Reporters sans frontières demande au gouvernement afghan d'accélérer la réforme de la loi sur la presse afin de la rendre compatible avec les textes internationaux de protection de la liberté d'expression, notamment le Pacte international relatif aux droits civils et politiques. L'organisation appelle également à une politique volontariste de promotion du pluralisme de l'information dans tout le pays. La liberté de la presse doit être respectée dans tout le pays.
L'organisation demande aux ministres de l'Intérieur et de la Défense des informations précises sur l'avancée de l'enquête sur l'assassinat, en novembre 2001, des quatre journalistes. Dans cette affaire, l'organisation déplore certains effets d'annonce des autorités qui n'ont débouché sur aucune avancée concrète.

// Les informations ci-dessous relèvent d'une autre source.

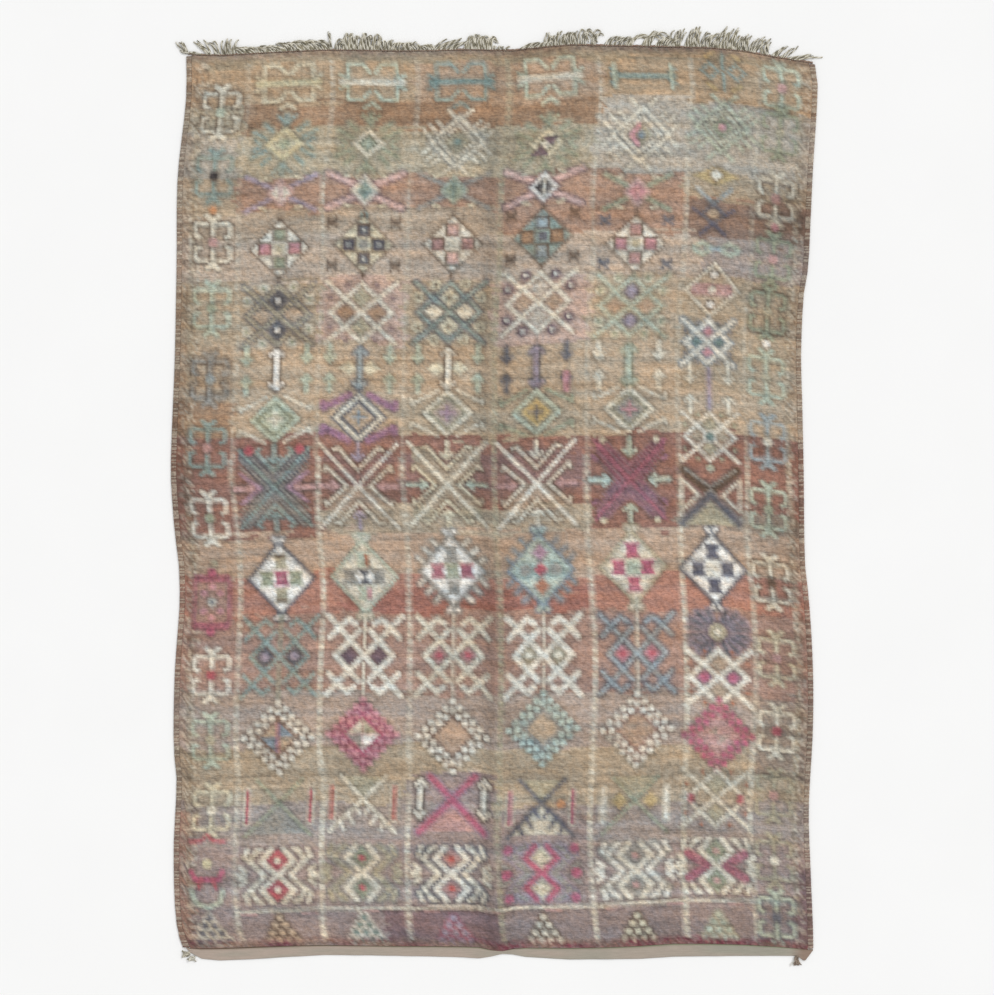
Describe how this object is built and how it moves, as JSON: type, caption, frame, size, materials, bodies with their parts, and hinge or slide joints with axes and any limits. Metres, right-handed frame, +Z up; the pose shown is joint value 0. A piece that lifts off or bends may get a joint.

Enfin, Reporters sans frontières demande à la communauté internationale, notamment aux Nations unies et à sa mission en Afghanistan, de renforcer son aide aux médias privés, particulièrement dans les provinces. L'organisation considère que l'aide aux médias publics doit être conditionnée à la défense d'un plus grand pluralisme de l'information.